The £150,000 dust problem hiding in your factory
Why visibility and digital audit trails are your first line of defence against serious dust breaches.
Dust. It’s present in almost every food production environment that handles dry ingredients and carries a number of risks beyond simply keeping things clean.
A recent Health & Safety Executive (HSE) inspection drive targeting bakeries and a string of enforcement actions and compensation claims against food manufacturers, make clear that regulators are treating dust as a risk. One that businesses are legally required to control, and will be held to account for if they don’t.
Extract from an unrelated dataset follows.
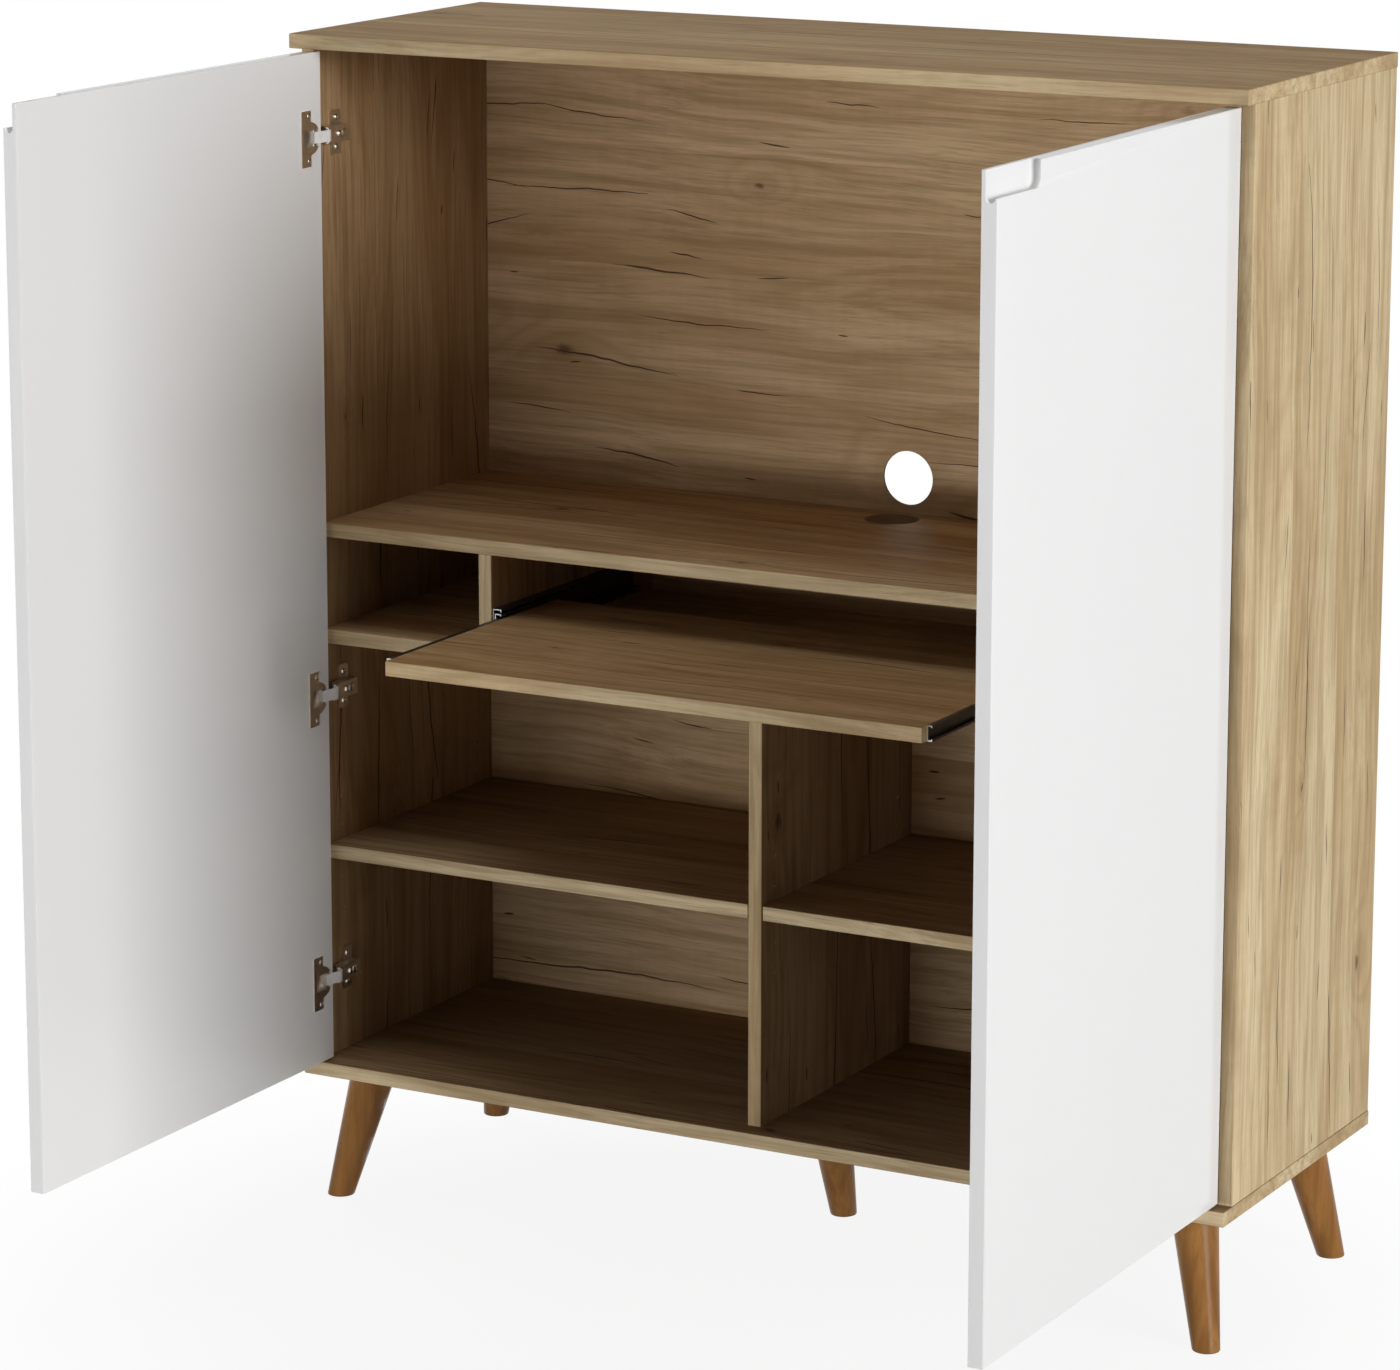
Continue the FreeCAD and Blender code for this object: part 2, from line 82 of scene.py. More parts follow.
foil_turn = (door_inner + 2.0 * MM, door_inner + 4.0 * MM)      # where satin turns to gloss

edging_ease = 0.5 * MM          # softened arrises
foil_ease = 0.6 * MM
leg_ease = 1.5 * MM
EASE_STEPS = 2
EASED_TURN = math.radians(40)   # edges that turn more than this are softened
FLAT_TURN = math.radians(0.5)   # faces that turn less than this are one face
MERGED = 0.01 * MM

SMOOTH_HEADS = math.radians(35)
SMOOTH_EDGES = math.radians(20)     # keeps an eased edge out of the faces beside it

HEIGHTS = ("bottom", "middle", "top")
SIDES = (("left", -1), ("right", 1))
DOWN = (0, 0, -1)

ACROSS_X = (1.0, 0.0, 0.0)
ACROSS_Y = (0.0, 1.0, 0.0)
ACROSS_Z = (0.0, 0.0, 1.0)


# ---------------------------------------------------------------- node trees
MIX_UNDER, MIX_OVER, MIX_COLOUR = 6, 7, 2       # a Mix node's colour sockets
SQUARE_ON = (0.5, 0.9)      # dot product of a face with a direction, from sloping to square on


class Wire:
    """An output socket; sums written on it add Math nodes."""

    def __init__(self, graph, socket):
        self.graph = graph
        self.socket = socket

    def __add__(self, other):
        return self.graph.sum("ADD", self, other)

    def __sub__(self, other):
        return self.graph.sum("SUBTRACT", self, other)

    def __rsub__(self, other):
        return self.graph.sum("SUBTRACT", other, self)

    def __mul__(self, other):
        return self.graph.sum("MULTIPLY", self, other)

    def __truediv__(self, other):
        return self.graph.sum("DIVIDE", self, other)

    def __rtruediv__(self, other):
        return self.graph.sum("DIVIDE", other, self)

    def __pow__(self, other):
        return self.graph.sum("POWER", self, other)

    def __abs__(self):
        return self.graph.sum("ABSOLUTE", self)

    __radd__ = __add__
    __rmul__ = __mul__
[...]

The risks are serious, and legally defined
The health consequences of uncontrolled dust exposure are well-documented. Flour, grain, spices, dried milk, instant coffee and potato powder are all recognised hazards. Prolonged exposure to flour dust, for instance, is a leading cause of occupational asthma, a condition that can be permanent and the basis for compensation claims running into hundreds of thousands of pounds.
The legal framework is equally clear. The Control of Substances Hazardous to Health Regulations 2002 (COSHH) requires employers to prevent or adequately control exposure to harmful dust. Specific Workplace Exposure Limits (WELs) apply to recognised hazards like flour, and are published in the HSE’s EH40/2005 guidance – a document that food manufacturers are expected to monitor as limits are updated.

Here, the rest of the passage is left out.